§ **Provided material**:
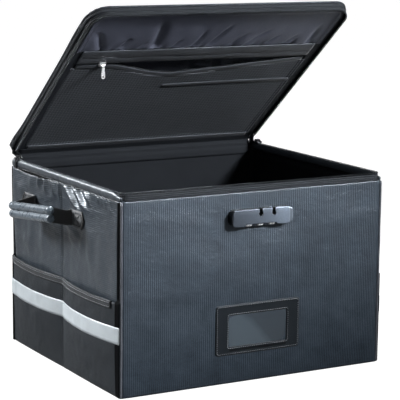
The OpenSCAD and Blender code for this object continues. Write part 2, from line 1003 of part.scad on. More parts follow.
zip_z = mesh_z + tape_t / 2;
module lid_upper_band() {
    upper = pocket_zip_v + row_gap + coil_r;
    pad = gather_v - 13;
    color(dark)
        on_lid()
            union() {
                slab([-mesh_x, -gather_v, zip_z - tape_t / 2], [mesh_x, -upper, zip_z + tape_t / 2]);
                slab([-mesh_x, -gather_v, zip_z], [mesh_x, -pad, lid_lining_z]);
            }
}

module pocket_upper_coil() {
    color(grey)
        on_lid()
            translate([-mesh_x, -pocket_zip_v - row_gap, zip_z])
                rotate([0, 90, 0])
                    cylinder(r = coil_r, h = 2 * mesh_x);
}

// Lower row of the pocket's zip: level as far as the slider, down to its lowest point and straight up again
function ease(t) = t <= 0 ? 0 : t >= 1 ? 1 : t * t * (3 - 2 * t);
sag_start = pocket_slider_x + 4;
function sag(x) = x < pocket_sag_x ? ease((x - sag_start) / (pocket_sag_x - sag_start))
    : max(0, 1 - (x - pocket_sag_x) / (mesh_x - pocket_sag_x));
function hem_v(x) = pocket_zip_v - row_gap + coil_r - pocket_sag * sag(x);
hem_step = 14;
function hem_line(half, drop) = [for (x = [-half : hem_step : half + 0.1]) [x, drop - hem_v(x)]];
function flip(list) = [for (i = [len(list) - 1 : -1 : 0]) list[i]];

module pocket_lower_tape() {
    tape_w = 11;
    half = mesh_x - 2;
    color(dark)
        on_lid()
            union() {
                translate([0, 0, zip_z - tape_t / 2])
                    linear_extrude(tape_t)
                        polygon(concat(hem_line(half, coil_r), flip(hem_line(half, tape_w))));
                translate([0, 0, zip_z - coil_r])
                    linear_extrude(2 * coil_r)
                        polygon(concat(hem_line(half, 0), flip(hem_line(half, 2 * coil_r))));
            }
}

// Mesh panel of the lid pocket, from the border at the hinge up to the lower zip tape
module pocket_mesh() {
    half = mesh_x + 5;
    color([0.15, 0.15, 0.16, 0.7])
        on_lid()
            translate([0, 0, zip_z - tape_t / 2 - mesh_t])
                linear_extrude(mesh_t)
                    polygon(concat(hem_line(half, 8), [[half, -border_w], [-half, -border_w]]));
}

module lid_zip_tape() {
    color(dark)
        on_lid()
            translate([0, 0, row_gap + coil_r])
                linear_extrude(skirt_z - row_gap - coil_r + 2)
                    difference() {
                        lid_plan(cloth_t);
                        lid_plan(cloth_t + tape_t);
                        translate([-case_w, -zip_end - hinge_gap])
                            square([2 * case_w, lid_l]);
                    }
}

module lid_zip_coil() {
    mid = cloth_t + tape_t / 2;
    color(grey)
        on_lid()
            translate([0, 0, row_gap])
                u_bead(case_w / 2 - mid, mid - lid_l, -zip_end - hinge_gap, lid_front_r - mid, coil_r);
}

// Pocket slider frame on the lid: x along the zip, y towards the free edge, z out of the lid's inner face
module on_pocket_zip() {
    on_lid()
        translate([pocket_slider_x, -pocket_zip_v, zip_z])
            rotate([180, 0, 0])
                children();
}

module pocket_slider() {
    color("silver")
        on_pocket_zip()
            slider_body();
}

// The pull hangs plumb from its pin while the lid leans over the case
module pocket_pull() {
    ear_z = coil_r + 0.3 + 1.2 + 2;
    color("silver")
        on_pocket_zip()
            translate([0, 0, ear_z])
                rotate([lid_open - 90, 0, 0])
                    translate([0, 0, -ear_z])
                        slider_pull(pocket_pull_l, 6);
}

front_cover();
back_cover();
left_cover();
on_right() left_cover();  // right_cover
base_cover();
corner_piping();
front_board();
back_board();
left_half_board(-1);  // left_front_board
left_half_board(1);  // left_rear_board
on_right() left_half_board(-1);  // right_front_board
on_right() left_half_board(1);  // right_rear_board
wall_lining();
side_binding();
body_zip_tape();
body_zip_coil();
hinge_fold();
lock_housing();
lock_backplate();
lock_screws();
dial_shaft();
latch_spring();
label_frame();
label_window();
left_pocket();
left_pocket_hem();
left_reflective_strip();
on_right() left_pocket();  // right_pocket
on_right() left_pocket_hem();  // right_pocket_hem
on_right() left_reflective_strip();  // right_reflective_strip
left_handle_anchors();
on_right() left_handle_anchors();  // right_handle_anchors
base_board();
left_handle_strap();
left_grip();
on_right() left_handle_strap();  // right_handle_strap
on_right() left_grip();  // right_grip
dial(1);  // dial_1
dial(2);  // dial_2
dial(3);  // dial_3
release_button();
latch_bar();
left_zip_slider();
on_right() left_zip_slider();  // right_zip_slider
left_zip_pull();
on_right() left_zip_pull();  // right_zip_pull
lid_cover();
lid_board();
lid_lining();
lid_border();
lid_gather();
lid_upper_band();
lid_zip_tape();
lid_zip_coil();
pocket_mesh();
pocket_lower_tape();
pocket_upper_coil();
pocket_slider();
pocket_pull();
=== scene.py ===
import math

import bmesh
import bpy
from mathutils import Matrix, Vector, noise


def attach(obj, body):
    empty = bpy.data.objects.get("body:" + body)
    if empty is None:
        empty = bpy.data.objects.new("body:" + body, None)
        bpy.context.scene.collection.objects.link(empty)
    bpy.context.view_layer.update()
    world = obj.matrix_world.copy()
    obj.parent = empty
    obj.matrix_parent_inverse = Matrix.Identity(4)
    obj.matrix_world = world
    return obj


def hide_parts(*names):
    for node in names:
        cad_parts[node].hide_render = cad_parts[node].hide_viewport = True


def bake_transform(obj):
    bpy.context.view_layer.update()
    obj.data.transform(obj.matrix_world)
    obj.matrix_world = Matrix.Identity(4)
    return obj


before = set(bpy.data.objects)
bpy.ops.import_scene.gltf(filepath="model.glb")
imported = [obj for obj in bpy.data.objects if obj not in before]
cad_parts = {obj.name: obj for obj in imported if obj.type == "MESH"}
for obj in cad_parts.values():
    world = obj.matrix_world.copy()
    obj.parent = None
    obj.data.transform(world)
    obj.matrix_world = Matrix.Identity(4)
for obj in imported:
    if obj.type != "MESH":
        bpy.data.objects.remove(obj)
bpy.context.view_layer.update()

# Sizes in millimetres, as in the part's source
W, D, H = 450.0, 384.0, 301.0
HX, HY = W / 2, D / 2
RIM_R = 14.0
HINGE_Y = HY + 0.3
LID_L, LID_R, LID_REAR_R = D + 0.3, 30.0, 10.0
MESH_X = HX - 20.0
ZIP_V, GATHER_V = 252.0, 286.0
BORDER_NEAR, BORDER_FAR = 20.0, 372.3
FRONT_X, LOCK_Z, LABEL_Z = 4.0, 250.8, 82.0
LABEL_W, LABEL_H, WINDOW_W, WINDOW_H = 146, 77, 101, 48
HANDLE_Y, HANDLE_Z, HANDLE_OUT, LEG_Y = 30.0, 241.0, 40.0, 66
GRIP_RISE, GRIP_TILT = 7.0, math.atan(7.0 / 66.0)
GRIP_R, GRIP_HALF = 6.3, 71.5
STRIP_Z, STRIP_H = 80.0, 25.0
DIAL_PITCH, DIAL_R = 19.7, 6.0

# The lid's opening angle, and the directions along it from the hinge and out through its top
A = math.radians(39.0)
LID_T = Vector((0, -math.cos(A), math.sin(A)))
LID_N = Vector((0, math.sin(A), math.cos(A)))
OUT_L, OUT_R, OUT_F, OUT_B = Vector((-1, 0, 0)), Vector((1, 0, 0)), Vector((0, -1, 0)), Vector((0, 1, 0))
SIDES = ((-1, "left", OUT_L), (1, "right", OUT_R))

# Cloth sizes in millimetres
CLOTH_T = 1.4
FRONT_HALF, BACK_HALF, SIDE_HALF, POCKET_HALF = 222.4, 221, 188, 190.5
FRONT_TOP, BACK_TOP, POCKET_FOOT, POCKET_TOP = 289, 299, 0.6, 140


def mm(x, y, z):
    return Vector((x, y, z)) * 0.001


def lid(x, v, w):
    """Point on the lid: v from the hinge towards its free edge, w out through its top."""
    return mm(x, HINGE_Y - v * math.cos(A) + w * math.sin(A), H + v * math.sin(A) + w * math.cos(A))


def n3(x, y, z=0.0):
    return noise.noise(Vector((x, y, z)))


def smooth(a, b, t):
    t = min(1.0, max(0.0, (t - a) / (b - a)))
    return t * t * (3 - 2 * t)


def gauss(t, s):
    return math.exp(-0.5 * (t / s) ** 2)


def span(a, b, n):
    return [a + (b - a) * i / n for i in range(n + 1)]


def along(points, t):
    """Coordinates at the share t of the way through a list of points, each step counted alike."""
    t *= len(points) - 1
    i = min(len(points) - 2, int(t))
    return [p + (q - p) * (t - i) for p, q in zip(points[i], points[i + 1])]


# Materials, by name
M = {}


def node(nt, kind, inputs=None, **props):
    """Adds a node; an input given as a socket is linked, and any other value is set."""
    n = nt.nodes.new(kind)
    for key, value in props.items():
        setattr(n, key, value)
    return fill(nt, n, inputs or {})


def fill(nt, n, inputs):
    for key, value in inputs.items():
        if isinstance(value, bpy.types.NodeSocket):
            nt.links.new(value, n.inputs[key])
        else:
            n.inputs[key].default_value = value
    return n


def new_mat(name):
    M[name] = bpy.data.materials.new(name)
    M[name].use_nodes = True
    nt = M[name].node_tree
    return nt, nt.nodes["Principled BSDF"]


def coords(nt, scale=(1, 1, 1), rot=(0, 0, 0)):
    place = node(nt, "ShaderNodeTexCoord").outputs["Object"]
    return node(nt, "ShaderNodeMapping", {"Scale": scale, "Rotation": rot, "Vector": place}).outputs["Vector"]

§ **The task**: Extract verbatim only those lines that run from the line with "if empty is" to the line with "imported = [obj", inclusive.

§ **Answer to this problem**:
    if empty is None:
        empty = bpy.data.objects.new("body:" + body, None)
        bpy.context.scene.collection.objects.link(empty)
    bpy.context.view_layer.update()
    world = obj.matrix_world.copy()
    obj.parent = empty
    obj.matrix_parent_inverse = Matrix.Identity(4)
    obj.matrix_world = world
    return obj


def hide_parts(*names):
    for node in names:
        cad_parts[node].hide_render = cad_parts[node].hide_viewport = True


def bake_transform(obj):
    bpy.context.view_layer.update()
    obj.data.transform(obj.matrix_world)
    obj.matrix_world = Matrix.Identity(4)
    return obj


before = set(bpy.data.objects)
bpy.ops.import_scene.gltf(filepath="model.glb")
imported = [obj for obj in bpy.data.objects if obj not in before]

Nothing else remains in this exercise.